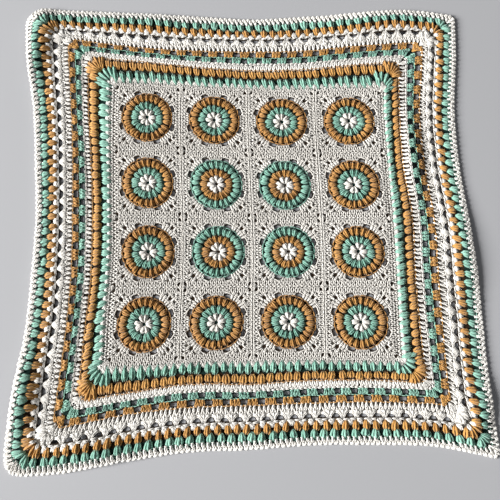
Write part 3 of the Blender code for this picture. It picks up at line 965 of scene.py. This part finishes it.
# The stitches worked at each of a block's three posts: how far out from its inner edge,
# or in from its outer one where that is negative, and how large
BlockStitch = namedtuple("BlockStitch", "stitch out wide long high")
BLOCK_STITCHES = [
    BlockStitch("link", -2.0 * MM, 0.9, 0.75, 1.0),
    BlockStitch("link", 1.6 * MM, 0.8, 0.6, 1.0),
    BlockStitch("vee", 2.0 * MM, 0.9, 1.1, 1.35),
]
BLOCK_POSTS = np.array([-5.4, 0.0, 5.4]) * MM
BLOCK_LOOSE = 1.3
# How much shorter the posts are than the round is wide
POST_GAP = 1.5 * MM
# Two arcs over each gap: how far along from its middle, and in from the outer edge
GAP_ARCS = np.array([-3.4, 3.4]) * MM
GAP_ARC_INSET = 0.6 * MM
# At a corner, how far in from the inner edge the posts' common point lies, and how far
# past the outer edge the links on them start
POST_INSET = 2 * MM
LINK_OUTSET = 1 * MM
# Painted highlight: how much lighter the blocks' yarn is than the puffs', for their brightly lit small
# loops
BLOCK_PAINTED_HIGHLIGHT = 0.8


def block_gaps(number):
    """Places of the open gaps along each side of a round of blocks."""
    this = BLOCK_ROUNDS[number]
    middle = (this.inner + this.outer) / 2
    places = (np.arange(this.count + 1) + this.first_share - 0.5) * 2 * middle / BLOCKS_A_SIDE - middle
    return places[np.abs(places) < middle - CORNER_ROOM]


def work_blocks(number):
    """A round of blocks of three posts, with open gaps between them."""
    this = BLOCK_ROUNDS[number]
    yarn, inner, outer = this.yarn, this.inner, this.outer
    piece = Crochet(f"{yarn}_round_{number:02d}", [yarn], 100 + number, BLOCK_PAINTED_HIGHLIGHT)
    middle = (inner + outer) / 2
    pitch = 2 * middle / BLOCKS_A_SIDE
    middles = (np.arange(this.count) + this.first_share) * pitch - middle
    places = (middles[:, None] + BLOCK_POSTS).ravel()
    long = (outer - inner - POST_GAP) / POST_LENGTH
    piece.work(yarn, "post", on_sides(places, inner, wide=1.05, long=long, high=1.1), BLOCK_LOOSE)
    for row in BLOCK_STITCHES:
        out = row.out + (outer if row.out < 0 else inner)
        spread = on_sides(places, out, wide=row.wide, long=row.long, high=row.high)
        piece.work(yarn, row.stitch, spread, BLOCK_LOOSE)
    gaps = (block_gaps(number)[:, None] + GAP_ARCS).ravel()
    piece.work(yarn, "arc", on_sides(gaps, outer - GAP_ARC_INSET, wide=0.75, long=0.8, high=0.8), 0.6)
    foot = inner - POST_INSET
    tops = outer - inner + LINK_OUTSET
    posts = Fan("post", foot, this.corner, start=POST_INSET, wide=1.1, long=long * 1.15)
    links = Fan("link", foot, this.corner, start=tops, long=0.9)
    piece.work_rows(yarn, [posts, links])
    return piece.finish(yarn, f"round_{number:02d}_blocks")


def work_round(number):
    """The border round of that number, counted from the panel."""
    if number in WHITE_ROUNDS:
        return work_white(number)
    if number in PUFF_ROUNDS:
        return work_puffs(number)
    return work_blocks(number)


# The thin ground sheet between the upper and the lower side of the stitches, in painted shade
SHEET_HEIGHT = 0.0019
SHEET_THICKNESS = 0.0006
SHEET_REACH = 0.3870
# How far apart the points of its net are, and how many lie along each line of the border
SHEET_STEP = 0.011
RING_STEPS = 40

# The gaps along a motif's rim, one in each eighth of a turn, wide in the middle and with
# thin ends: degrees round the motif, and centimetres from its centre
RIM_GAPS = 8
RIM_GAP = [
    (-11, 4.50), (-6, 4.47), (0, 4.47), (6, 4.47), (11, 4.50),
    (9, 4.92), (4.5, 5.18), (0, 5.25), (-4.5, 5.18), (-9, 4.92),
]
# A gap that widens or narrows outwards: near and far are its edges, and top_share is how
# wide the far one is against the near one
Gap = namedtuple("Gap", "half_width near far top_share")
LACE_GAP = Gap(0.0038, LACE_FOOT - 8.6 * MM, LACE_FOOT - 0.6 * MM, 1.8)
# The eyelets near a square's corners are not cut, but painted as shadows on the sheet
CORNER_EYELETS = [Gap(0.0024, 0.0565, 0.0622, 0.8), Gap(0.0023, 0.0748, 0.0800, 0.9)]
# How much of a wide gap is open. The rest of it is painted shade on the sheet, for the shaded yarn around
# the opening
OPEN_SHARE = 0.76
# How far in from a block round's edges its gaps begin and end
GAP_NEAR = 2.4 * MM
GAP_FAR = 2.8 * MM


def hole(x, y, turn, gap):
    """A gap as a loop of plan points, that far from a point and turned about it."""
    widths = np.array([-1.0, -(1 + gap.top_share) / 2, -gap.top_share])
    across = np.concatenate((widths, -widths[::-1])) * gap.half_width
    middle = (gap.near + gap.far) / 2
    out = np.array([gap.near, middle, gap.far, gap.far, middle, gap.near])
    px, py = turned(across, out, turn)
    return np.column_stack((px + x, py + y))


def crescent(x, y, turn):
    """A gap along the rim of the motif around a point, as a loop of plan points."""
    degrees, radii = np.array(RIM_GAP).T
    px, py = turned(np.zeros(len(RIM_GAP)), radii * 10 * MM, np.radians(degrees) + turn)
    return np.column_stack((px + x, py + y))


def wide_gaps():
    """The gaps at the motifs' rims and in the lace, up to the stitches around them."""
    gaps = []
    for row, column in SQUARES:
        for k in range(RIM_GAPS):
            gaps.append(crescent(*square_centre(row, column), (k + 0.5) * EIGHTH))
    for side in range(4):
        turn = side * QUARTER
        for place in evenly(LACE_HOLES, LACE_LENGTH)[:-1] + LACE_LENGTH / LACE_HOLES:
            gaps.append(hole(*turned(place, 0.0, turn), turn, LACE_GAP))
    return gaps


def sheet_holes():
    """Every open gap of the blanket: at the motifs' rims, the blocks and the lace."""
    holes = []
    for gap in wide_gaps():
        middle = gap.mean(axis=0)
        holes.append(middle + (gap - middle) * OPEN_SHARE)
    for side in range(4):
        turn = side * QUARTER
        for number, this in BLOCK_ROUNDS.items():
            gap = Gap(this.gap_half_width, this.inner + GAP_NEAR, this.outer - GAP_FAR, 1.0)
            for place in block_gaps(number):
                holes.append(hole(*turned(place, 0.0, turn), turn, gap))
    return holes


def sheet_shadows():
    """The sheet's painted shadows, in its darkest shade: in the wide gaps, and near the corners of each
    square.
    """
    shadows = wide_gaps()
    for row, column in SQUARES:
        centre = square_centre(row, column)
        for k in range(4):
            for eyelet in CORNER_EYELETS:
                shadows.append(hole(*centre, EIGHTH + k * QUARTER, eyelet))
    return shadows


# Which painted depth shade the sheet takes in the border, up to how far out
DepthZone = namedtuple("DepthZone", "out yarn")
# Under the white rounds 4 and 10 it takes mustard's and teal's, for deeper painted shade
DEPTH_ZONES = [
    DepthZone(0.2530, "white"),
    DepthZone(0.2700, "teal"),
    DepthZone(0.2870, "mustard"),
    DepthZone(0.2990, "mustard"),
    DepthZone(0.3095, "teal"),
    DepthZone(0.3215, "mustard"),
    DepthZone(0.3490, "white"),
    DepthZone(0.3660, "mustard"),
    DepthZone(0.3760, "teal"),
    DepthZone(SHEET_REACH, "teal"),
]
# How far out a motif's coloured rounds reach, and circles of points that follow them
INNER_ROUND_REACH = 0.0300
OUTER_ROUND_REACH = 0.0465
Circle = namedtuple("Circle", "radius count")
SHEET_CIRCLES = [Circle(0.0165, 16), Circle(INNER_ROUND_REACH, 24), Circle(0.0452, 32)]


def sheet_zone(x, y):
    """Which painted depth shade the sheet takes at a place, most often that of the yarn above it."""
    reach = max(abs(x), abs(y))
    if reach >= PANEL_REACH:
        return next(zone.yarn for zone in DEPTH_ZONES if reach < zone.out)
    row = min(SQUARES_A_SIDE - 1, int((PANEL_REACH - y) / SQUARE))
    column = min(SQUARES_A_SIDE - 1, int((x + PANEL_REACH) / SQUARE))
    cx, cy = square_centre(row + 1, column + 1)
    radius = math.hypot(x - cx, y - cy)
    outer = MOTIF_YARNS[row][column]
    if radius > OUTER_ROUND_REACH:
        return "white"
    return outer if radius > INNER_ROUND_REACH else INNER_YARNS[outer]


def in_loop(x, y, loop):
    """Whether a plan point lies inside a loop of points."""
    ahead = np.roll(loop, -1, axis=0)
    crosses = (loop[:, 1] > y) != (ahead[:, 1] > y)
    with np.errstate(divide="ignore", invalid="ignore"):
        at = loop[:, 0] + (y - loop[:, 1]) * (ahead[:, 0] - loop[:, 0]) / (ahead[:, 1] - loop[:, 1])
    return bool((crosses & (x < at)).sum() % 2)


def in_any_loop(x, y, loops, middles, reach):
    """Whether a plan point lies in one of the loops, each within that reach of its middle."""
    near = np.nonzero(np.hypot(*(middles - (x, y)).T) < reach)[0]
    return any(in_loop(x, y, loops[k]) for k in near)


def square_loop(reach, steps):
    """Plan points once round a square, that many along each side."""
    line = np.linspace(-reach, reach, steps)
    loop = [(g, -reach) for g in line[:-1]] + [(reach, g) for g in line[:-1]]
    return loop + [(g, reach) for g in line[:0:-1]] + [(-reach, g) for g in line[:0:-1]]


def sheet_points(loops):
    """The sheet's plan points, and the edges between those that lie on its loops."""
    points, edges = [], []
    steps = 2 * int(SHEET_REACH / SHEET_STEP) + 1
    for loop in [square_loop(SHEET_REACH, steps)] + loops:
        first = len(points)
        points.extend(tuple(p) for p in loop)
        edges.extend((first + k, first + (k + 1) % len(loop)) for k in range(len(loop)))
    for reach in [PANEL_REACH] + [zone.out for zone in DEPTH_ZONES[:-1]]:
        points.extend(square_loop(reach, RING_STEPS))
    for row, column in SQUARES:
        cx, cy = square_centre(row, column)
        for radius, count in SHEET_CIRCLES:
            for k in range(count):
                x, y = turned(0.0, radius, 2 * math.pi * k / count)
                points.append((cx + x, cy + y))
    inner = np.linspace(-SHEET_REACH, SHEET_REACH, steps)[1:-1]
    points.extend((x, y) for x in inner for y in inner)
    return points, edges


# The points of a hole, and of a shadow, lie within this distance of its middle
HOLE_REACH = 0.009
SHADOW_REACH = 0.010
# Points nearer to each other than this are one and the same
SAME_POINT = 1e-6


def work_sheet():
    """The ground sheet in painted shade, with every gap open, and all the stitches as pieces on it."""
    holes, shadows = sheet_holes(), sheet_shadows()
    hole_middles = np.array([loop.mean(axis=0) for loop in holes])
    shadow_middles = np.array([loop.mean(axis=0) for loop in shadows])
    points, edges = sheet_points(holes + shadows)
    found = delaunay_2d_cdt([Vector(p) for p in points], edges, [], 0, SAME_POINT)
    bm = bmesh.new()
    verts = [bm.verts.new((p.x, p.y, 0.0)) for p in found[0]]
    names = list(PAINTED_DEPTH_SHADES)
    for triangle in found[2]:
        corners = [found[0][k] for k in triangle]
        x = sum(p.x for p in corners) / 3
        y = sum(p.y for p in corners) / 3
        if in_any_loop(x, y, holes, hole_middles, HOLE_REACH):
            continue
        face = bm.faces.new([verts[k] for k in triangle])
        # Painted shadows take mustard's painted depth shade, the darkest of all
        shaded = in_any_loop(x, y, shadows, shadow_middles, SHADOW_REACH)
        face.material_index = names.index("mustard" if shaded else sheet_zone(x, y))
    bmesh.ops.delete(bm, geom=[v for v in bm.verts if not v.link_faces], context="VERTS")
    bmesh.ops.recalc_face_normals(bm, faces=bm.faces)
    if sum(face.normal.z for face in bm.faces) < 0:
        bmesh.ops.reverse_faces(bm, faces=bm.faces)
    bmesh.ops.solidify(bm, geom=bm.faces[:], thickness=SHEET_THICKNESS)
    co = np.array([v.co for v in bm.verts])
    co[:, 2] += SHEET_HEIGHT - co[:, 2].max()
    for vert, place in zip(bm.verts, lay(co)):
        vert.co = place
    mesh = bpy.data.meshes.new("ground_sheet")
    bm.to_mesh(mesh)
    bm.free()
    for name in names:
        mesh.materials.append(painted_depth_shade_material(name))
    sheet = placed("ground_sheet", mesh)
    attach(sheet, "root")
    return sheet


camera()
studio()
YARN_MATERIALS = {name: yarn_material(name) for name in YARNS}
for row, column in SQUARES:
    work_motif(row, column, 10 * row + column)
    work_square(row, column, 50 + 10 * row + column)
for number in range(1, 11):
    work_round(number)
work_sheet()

* * *

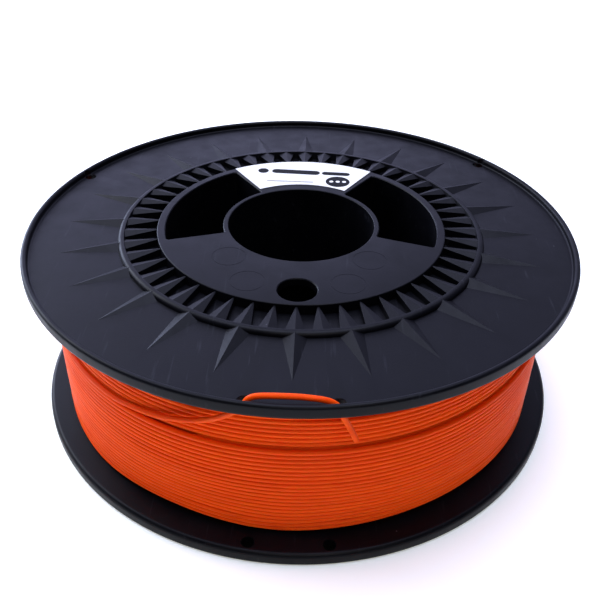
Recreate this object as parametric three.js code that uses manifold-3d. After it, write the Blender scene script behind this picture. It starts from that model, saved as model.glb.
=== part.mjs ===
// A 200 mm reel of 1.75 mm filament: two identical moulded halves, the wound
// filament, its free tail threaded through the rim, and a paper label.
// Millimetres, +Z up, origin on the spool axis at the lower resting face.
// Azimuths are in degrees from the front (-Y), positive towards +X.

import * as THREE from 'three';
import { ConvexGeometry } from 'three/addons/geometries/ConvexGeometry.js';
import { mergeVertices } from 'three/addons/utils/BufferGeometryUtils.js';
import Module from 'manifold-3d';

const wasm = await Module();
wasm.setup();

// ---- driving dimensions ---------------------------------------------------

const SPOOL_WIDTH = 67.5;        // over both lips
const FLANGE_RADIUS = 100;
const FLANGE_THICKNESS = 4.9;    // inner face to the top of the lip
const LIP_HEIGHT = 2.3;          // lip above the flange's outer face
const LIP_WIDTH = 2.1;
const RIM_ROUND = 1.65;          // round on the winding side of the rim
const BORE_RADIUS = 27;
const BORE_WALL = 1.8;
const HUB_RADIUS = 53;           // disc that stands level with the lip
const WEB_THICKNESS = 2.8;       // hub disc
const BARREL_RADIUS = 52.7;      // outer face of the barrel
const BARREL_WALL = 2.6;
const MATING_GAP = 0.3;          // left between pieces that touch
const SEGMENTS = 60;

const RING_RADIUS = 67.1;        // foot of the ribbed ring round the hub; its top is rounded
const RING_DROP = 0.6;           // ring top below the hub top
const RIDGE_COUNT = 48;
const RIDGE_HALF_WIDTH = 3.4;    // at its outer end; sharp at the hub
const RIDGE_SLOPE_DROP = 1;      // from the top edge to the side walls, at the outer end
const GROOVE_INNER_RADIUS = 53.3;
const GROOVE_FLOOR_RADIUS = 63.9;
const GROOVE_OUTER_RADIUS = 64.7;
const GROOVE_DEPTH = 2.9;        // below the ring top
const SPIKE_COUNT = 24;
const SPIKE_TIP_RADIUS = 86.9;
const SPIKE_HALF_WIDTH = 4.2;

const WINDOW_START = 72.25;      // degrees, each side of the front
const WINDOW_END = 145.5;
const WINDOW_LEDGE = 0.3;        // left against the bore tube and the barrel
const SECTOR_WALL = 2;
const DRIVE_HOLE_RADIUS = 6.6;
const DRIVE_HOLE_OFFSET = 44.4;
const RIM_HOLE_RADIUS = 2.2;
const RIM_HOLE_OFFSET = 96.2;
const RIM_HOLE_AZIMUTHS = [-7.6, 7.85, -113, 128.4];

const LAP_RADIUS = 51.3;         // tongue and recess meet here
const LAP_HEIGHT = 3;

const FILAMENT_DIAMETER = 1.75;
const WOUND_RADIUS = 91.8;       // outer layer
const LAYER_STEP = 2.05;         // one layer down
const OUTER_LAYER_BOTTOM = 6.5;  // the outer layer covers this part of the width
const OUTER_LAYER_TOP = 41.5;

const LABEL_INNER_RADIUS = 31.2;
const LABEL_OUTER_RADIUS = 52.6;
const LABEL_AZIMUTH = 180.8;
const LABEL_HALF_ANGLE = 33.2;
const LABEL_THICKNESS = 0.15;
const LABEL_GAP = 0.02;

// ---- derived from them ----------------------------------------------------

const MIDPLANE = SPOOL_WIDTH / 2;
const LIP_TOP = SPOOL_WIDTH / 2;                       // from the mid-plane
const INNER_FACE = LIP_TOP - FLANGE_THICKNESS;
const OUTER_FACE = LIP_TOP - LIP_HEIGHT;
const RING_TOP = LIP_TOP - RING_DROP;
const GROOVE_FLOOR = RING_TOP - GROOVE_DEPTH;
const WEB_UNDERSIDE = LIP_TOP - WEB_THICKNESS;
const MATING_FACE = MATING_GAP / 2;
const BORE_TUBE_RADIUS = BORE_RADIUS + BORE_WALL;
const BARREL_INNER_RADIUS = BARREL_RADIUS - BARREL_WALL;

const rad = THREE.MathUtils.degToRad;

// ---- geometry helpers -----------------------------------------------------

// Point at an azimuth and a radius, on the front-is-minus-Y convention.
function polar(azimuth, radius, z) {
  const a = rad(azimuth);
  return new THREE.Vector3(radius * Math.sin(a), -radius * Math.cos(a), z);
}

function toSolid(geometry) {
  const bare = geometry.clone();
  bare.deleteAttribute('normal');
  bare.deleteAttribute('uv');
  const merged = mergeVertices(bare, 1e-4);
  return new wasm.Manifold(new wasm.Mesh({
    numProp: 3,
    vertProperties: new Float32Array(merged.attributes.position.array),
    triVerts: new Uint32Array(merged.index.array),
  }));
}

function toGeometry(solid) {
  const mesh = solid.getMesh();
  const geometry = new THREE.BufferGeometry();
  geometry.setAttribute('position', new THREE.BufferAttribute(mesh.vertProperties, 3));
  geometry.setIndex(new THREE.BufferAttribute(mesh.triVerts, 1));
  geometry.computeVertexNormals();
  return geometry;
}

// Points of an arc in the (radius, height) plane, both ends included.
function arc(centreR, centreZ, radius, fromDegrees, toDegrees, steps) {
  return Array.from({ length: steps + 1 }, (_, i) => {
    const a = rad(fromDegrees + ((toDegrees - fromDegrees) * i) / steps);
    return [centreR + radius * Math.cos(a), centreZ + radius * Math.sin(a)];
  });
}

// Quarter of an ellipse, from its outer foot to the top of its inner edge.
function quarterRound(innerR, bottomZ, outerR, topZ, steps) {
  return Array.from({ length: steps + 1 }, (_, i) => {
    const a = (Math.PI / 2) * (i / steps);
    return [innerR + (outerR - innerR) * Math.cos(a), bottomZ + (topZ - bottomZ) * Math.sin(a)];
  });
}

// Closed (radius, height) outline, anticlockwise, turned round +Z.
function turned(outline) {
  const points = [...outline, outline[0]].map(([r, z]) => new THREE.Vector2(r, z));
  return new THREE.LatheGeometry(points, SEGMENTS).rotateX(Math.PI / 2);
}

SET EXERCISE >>
Keep only the lines that hold the string "code", and copy them out.

SOLUTION >>
Write part 3 of the Blender code for this picture. It picks up at line 965 of scene.py. This part finishes it.
Recreate this object as parametric three.js code that uses manifold-3d. After it, write the Blender scene script behind this picture. It starts from that model, saved as model.glb.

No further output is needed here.